::: Information shown

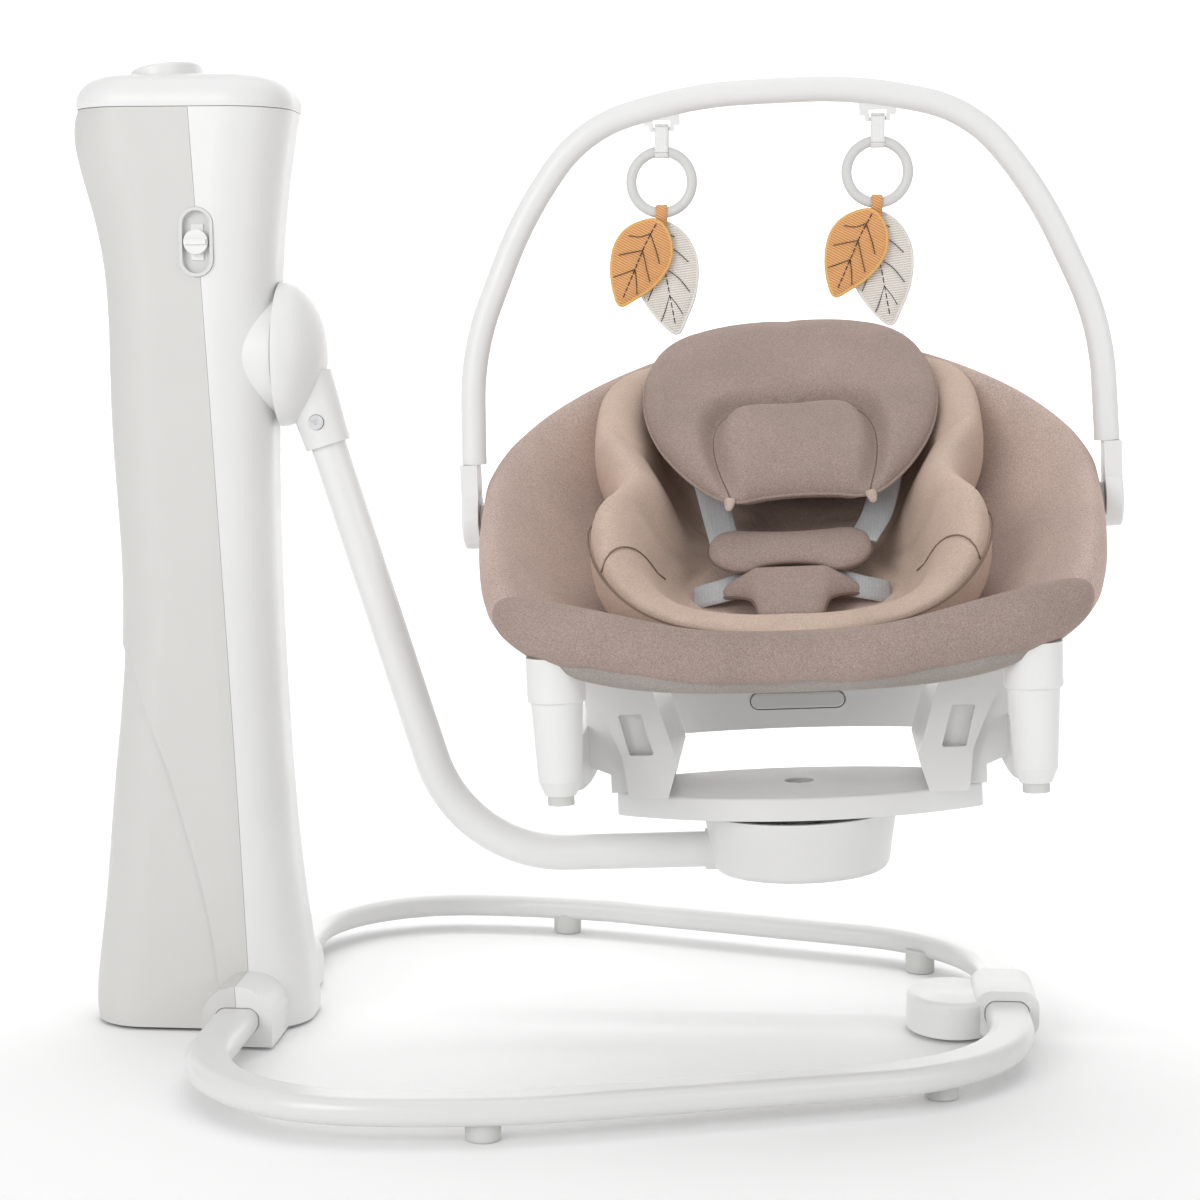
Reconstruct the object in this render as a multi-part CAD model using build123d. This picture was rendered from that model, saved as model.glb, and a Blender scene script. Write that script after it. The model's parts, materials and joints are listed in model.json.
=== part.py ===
from build123d import *
import math
import os

# A baby swing: a drive tower on an egg-shaped floor ring, a pendulum arm, a swivelling carrier plate and a
# removable rocker seat with a toy bar. Millimetres, +Z up, origin on the floor under the middle of the
# bounding box. The tower stands at -X, and the seat at rest faces -Y.

# ---- driving dimensions ----
TOWER_X = -365.0            # middle of the tower
TOWER_TOP = 812.0           # where the cap sits
TOWER_WALL = 3.0
SEAM_TOP_X, SEAM_BOTTOM_X = -352.0, -309.0   # the seam between the two tower shells leans
# height, middle X, half width X, half depth Y of the tower's outside
TOWER_SECTIONS = [
    (3, -361.5, 99.5, 65), (60, -362.5, 96.5, 64), (150, -363, 86, 62), (250, -362, 77.5, 60.5),
    (345, -360, 71, 60), (470, -362.5, 70.5, 60), (600, -364, 73.5, 61), (700, -365, 79.5, 63.5),
    (TOWER_TOP, -366, 95, 67),
]
CORNER_SHARE = 0.8          # corner radius of a tower section over its half depth
SKIRT_STEP = 2.5            # how far the flared skirt is set in behind the tower's blade
RING_W, RING_H, RING_R = 38.0, 22.0, 9.5      # ring tube section
RING_WALL = 2.0
RING_Z = 26.0               # middle of the ring tube
RING_LEFT_X, RING_RIGHT_X = -309.0, 358.0
RING_HALF = 357.0           # half depth of the ring at its middle line
RING_SHOULDER = (-69.0, -357.0)
RING_CORNER_Y = -212.0
FOOT_R, FOOT_TOP = 14.0, 22.0
PIVOT_Z = 600.0             # height of the arm's swing axis
PIVOT_X = -287.4            # face of the tower's round boss at the swing axis
BOSS_R = 52.0
ORIGIN_X = -5.95           # middle of the whole object, which becomes X = 0
SHAFT_R = 8.0
CRANK_Z = 540.0             # height of the drive's crank
ARM_R, ARM_WALL = 16.0, 2.0
ARM_CORNER = (-126.0, 151.0)                  # X, Z where the arm's two straight runs meet
ARM_TOP = (-256.0, 552.0)
ARM_BEND_R = 123.0
HUB_X, HUB_Z = 176.0, 190.0                   # origin of the seat's own frame
SEAT_TILT = 2.45            # the unloaded arm holds the seat's far side a little high
HUB_R, HUB_BOTTOM, HUB_TOP = 86.0, -45.0, 9.0
PLATE_BOTTOM, PLATE_TOP = 12.5, 33.5
PLATE_HALF_X, PLATE_HALF_Y = 160.0, 85.0
SPINDLE_R = 10.0
RECLINE = 27.5              # slope of the seat hoop, in degrees
HOOP_Z = 290.0              # height of the hoop's plane over the hub
HOOP_TUBE_R = 9.0
FRONT_POWER, BACK_POWER = 0.64, 1.18          # squareness of the seat's outline
LEG_X, LEG_Y = 192.0, -200.0
LEG_R, LEG_BOTTOM, LEG_TOP = 20.5, 62.0, 142.0
BAR_R = 11.0
BAR_PIVOT_X, BAR_PIVOT_Z = 280.5, 275.0
BAR_TOP_Z = 638.0
HANGER_X, HANGER_Z = 93.5, 618.0
HANGER_SHIFT = -5.5         # the two toys hang a little nearer to the tower
TOY_RING_R, TOY_RING_TUBE = 26.5, 4.6
GAP = 0.5                   # clearance between separate pieces

parts = {}


# ---- helpers ----
def seat_frame():
    """The tilted frame of the hub, carrier plate and seat: X right, Y back, Z up."""
    return Location((HUB_X, 0, HUB_Z)) * Rotation(0, -SEAT_TILT, 0)


def hoop_frame():
    """The frame of the hoop's sloping plane, inside the seat frame: Y runs up the slope."""
    return Location((0, 0, HOOP_Z)) * Rotation(RECLINE, 0, 0)


def keep(name, shape, place=None):
    """Adds a node, placed in the object's frame."""
    parts[name] = place * shape if place is not None else shape


def block(x0, x1, y0, y1, z0, z1):
    """A box from its limits."""
    return Pos((x0 + x1) / 2, (y0 + y1) / 2, (z0 + z1) / 2) * Box(x1 - x0, y1 - y0, z1 - z0)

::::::

Word for word, restate all of the data shown above.

**Task answer:**
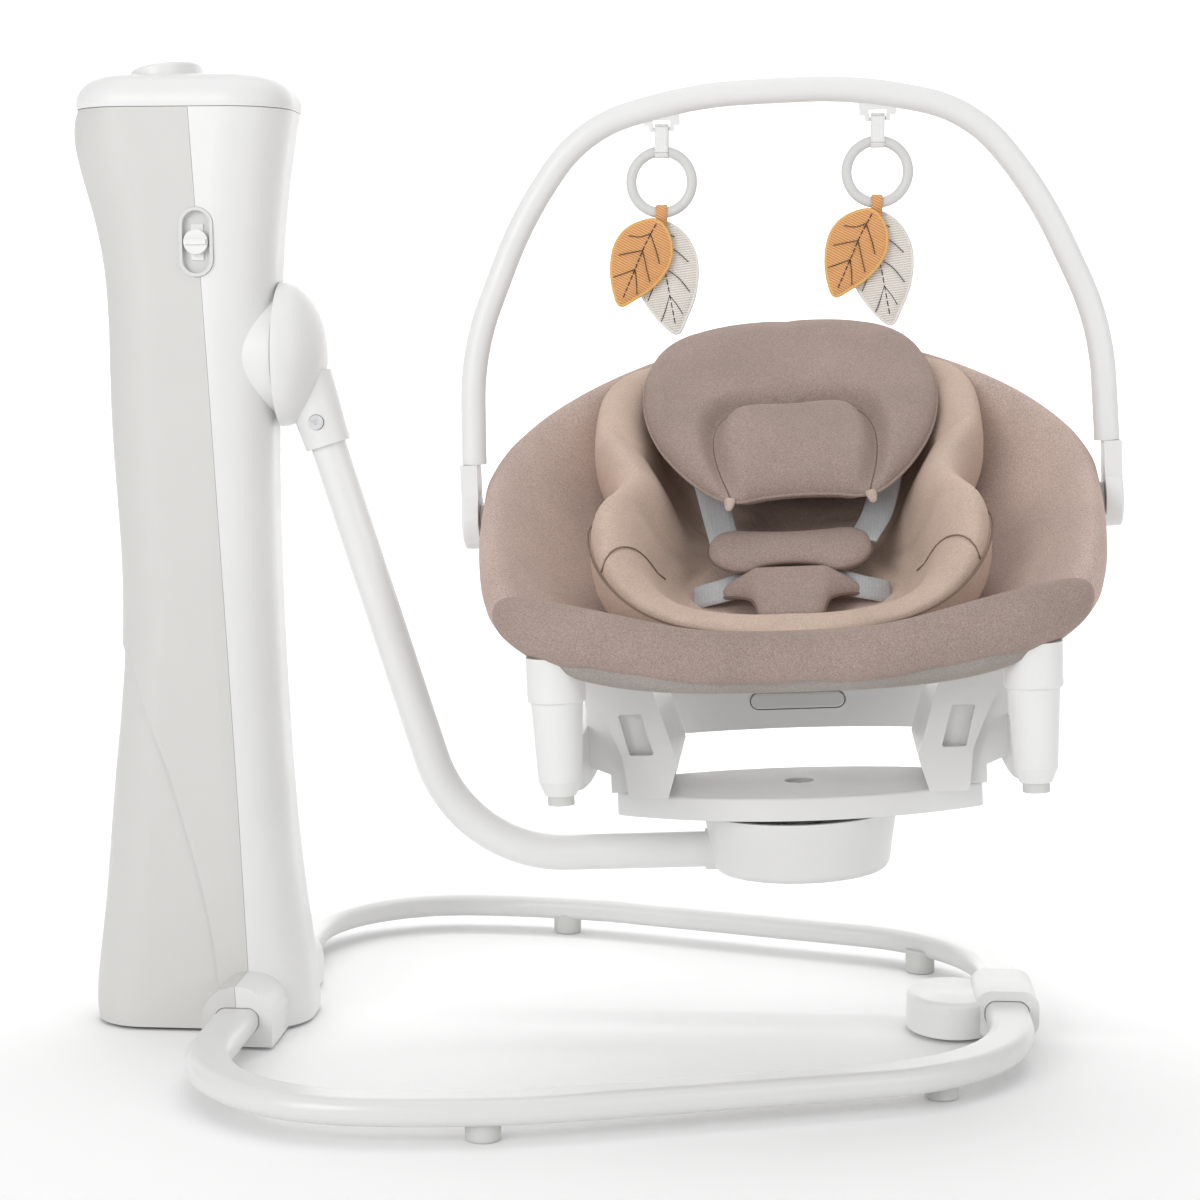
Reconstruct the object in this render as a multi-part CAD model using build123d. This picture was rendered from that model, saved as model.glb, and a Blender scene script. Write that script after it. The model's parts, materials and joints are listed in model.json.
=== part.py ===
from build123d import *
import math
import os

# A baby swing: a drive tower on an egg-shaped floor ring, a pendulum arm, a swivelling carrier plate and a
# removable rocker seat with a toy bar. Millimetres, +Z up, origin on the floor under the middle of the
# bounding box. The tower stands at -X, and the seat at rest faces -Y.

# ---- driving dimensions ----
TOWER_X = -365.0            # middle of the tower
TOWER_TOP = 812.0           # where the cap sits
TOWER_WALL = 3.0
SEAM_TOP_X, SEAM_BOTTOM_X = -352.0, -309.0   # the seam between the two tower shells leans
# height, middle X, half width X, half depth Y of the tower's outside
TOWER_SECTIONS = [
    (3, -361.5, 99.5, 65), (60, -362.5, 96.5, 64), (150, -363, 86, 62), (250, -362, 77.5, 60.5),
    (345, -360, 71, 60), (470, -362.5, 70.5, 60), (600, -364, 73.5, 61), (700, -365, 79.5, 63.5),
    (TOWER_TOP, -366, 95, 67),
]
CORNER_SHARE = 0.8          # corner radius of a tower section over its half depth
SKIRT_STEP = 2.5            # how far the flared skirt is set in behind the tower's blade
RING_W, RING_H, RING_R = 38.0, 22.0, 9.5      # ring tube section
RING_WALL = 2.0
RING_Z = 26.0               # middle of the ring tube
RING_LEFT_X, RING_RIGHT_X = -309.0, 358.0
RING_HALF = 357.0           # half depth of the ring at its middle line
RING_SHOULDER = (-69.0, -357.0)
RING_CORNER_Y = -212.0
FOOT_R, FOOT_TOP = 14.0, 22.0
PIVOT_Z = 600.0             # height of the arm's swing axis
PIVOT_X = -287.4            # face of the tower's round boss at the swing axis
BOSS_R = 52.0
ORIGIN_X = -5.95           # middle of the whole object, which becomes X = 0
SHAFT_R = 8.0
CRANK_Z = 540.0             # height of the drive's crank
ARM_R, ARM_WALL = 16.0, 2.0
ARM_CORNER = (-126.0, 151.0)                  # X, Z where the arm's two straight runs meet
ARM_TOP = (-256.0, 552.0)
ARM_BEND_R = 123.0
HUB_X, HUB_Z = 176.0, 190.0                   # origin of the seat's own frame
SEAT_TILT = 2.45            # the unloaded arm holds the seat's far side a little high
HUB_R, HUB_BOTTOM, HUB_TOP = 86.0, -45.0, 9.0
PLATE_BOTTOM, PLATE_TOP = 12.5, 33.5
PLATE_HALF_X, PLATE_HALF_Y = 160.0, 85.0
SPINDLE_R = 10.0
RECLINE = 27.5              # slope of the seat hoop, in degrees
HOOP_Z = 290.0              # height of the hoop's plane over the hub
HOOP_TUBE_R = 9.0
FRONT_POWER, BACK_POWER = 0.64, 1.18          # squareness of the seat's outline
LEG_X, LEG_Y = 192.0, -200.0
LEG_R, LEG_BOTTOM, LEG_TOP = 20.5, 62.0, 142.0
BAR_R = 11.0
BAR_PIVOT_X, BAR_PIVOT_Z = 280.5, 275.0
BAR_TOP_Z = 638.0
HANGER_X, HANGER_Z = 93.5, 618.0
HANGER_SHIFT = -5.5         # the two toys hang a little nearer to the tower
TOY_RING_R, TOY_RING_TUBE = 26.5, 4.6
GAP = 0.5                   # clearance between separate pieces

parts = {}


# ---- helpers ----
def seat_frame():
    """The tilted frame of the hub, carrier plate and seat: X right, Y back, Z up."""
    return Location((HUB_X, 0, HUB_Z)) * Rotation(0, -SEAT_TILT, 0)


def hoop_frame():
    """The frame of the hoop's sloping plane, inside the seat frame: Y runs up the slope."""
    return Location((0, 0, HOOP_Z)) * Rotation(RECLINE, 0, 0)


def keep(name, shape, place=None):
    """Adds a node, placed in the object's frame."""
    parts[name] = place * shape if place is not None else shape


def block(x0, x1, y0, y1, z0, z1):
    """A box from its limits."""
    return Pos((x0 + x1) / 2, (y0 + y1) / 2, (z0 + z1) / 2) * Box(x1 - x0, y1 - y0, z1 - z0)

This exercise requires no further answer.